LaVar Ball, założyciel Big Baller Brand po raz kolejny otrzymał możliwość publicznego wygłaszania swoich zwariowanych opinii i jak zawsze nie zawiódł. Twierdzi, że Pelicans wygrają z Lakers w play-offach…
Ball podczas programu „UNDISPUTED” prowadzonego przez kontrowersyjnych Skipa Baylessa i Shannona Sharpe’a został zapytany o potencjalne szanse najstarszego syna Lonzo oraz jego obecnej drużyny w ewentualnym starciu z byłym zespołem Lonzo, Los Angeles Lakers w pierwszej rundzie play-offów. Jak można było się spodziewać odpowiedź była oryginalna. LaVar Ball stwierdził, iż nie ma wątpliwości że New Orleans Pelicans wejdą do play-offów i w pierwszej rundzie wyeliminują Lakersów. Według LaVara decydujące będzie to, iż Lonzo będzie znajdował się wówczas w nowym trybie, „trybie play-offów” i „trybie zemsty”.
.@Lavarbigballer on possible Lakers vs Pelicans playoff matchup:
— FOX Sports (@FOXSports) March 3, 2020
"The Lakers will lose…Let me tell you why, you've got my son in a different mode. You've never seen my son in playoff mode and ain't never seen him in revenge mode." pic.twitter.com/xf2ou27bNY
Dalsza część rozmowy dotyczyła również jego drugiego syna LiAngelo, który mimo szumnych nadziei ojca nie został wybrany w drafcie 2018 i grał ostatnio w drużynie Los Angeles Ballers w Lidze JBA. Zapytany przez Baylessa o to czy Zion Williamson będzie w przyszłości najlepszym strzelcem ligi stwierdził twierdząco, że tak ale tylko do momentu, aż jego średni syn Gelo dostanie się do ligi i w przeciągu trzech lat stanie się jej najlepszym strzelcem.
"Zion can lead this league in scoring regularly till my other son gets there. When Gelo gets in the NBA, within 3 years, I guarantee you he's a scoring champ. Guarantee you."
— FOX Sports (@FOXSports) March 3, 2020
— @Lavarbigballer says his middle son will lead the NBA in scoring pic.twitter.com/uCmmBUnX6C
Trudno ocenić czy LaVar rzeczywiście wierzy w to co mówi, jednak jego szokujące na pierwszy rzut oka przewidywania dotyczące synów w pewnym stopniu pomogły rodzinie odnieść sukces.
Porażka Lakers z Pelikanami w play-offach wydaje się mało prawdopodobna, jednakże fani NBA chcieliby zobaczyć rywalizację LeBrona Jamesa z Zionem Williamsonem.
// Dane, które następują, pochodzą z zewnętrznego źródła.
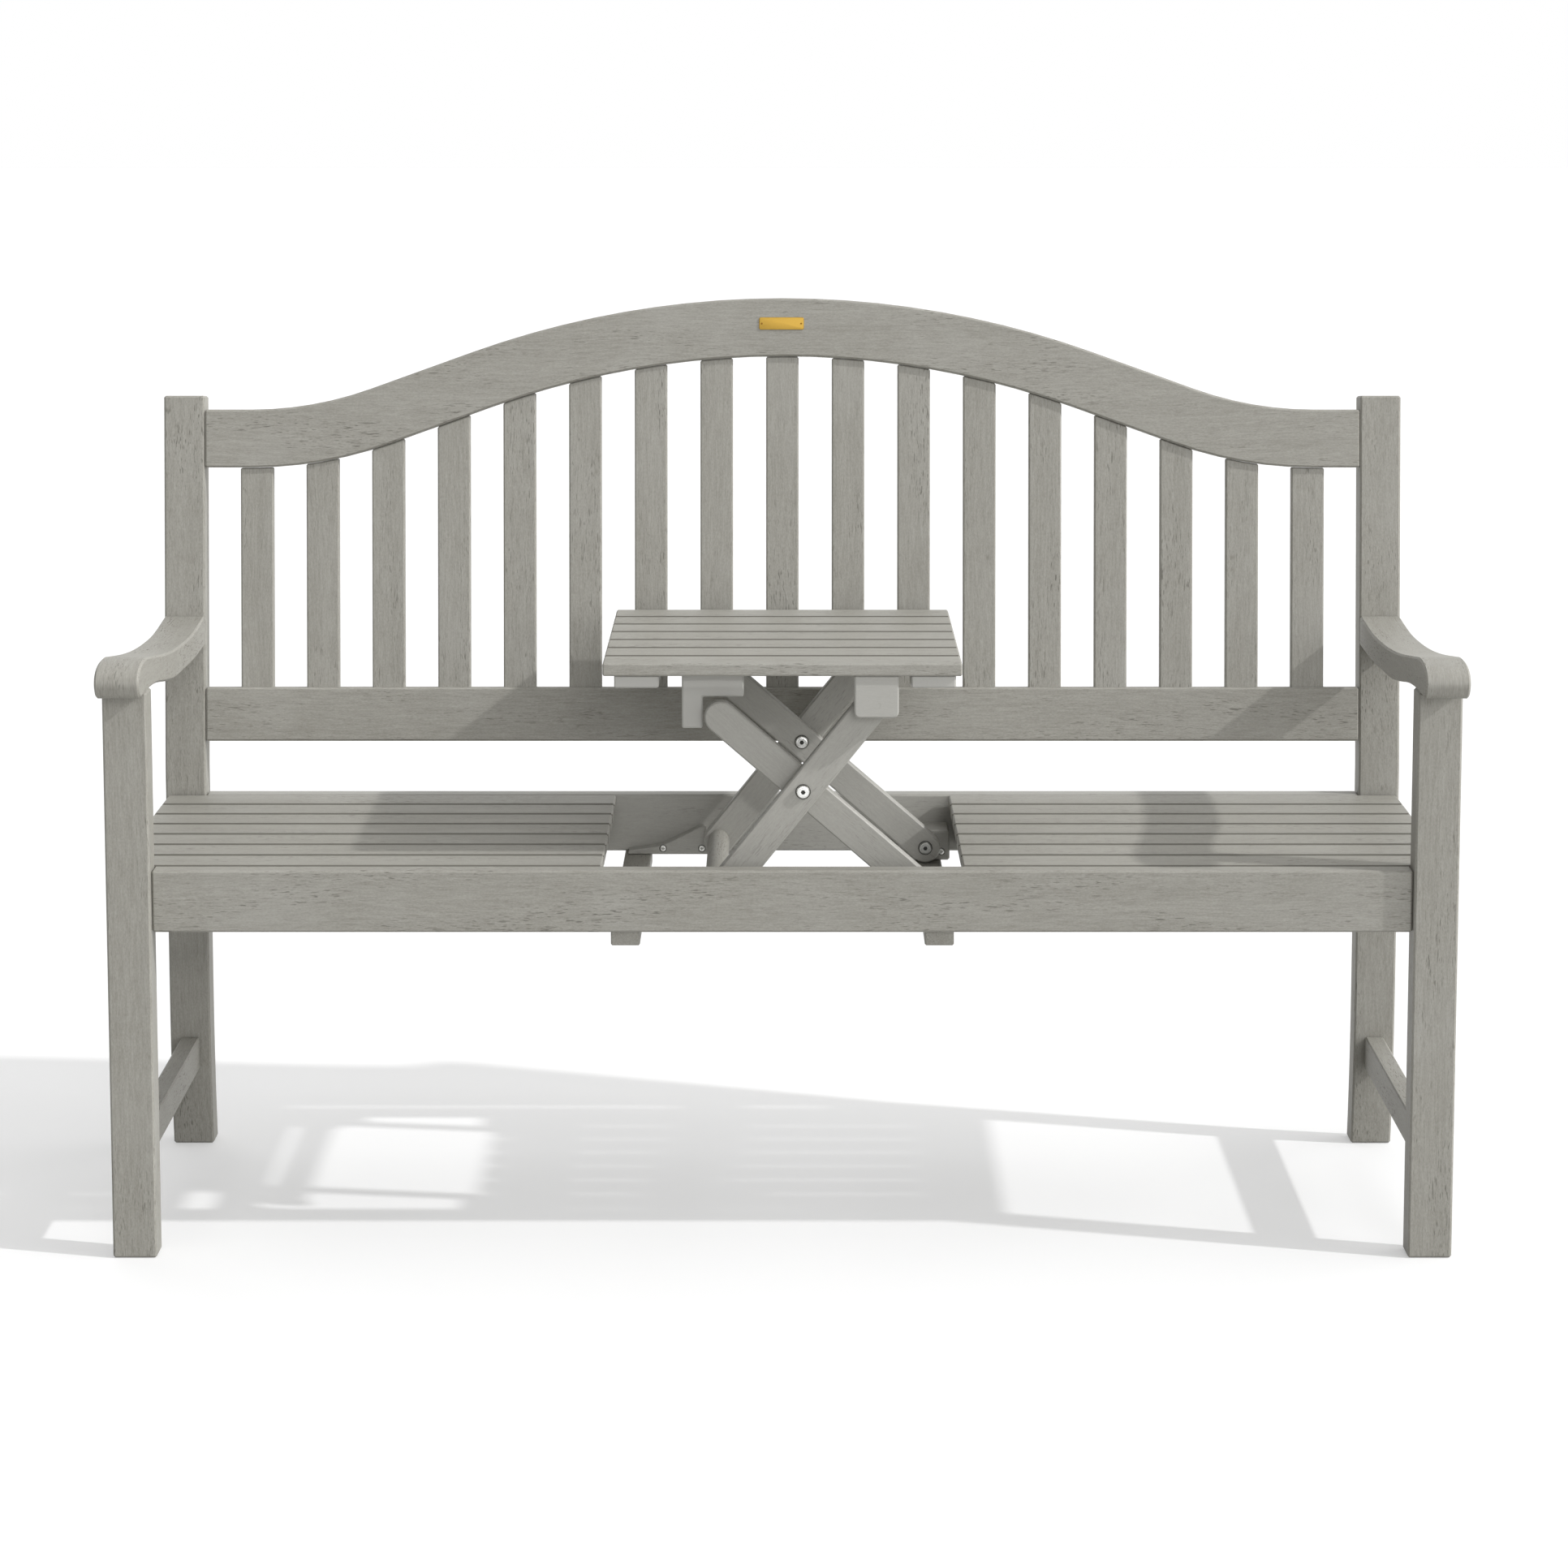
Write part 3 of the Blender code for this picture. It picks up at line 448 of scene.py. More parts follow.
def grain_group():
    """The wood's pattern for grain that runs along the group's X, in metres."""
    group = bpy.data.node_groups.get("Washed hardwood grain")
    if group:
        return group
    wood = bpy.context.scene.bench_wood
    group = bpy.data.node_groups.new("Washed hardwood grain", "ShaderNodeTree")
    group.interface.new_socket("Vector", in_out="INPUT", socket_type="NodeSocketVector")
    group.interface.new_socket("Color", in_out="OUTPUT", socket_type="NodeSocketColor")
    group.interface.new_socket("Roughness", in_out="OUTPUT", socket_type="NodeSocketFloat")
    group.interface.new_socket("Height", in_out="OUTPUT", socket_type="NodeSocketFloat")
    start = node(group, "NodeGroupInput")
    end = node(group, "NodeGroupOutput")

    wander = node(group, "ShaderNodeTexNoise", Scale=WANDER_PER_METRE, Detail=2.0)
    link(group, start.outputs["Vector"], wander.inputs["Vector"])
    shift = node(group, "ShaderNodeVectorMath", operation="MULTIPLY_ADD")
    shift.inputs[1].default_value = (0, WANDER, WANDER)
    link(group, wander.outputs["Color"], shift.inputs[0])
    link(group, start.outputs["Vector"], shift.inputs[2])
    grain = shift.outputs["Vector"]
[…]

Przedsmak takiej ewentualnej rywalizacji mieliśmy kilka dni temu i nie ma wątpliwości, że byłoby to świetne wydarzenie dla ligi. W przypadku, gdyby Nowy Orlean rzeczywiście wystąpili w pierwszej rundzie naprzeciw Los Angeles, wówczas bardziej prawdopodobne wydaje się, iż Williamson odegra w tej rywalizacji większą rolę niż będący w „trybie zemsty” Lonzo Ball.
Pelicans muszą jednak najpierw awansować do ósemki. Obecnie zajmują 12. miejsce na Zachodzie. Walka o play-offy jest bardzo zacięta i wszystko wskazuje na to, że będzie trwała może nawet do ostatniego dnia sezonu zasadniczego.
Pelicans przegrali ostatnie dwa mecze (z Lakers 114:122 i z Wolves 134:139). Dziś w nocy grać będą w Dallas z Mavericks. Będziemy więc świadkami pojedynku Ziona Williamsona z Luką Donciciem!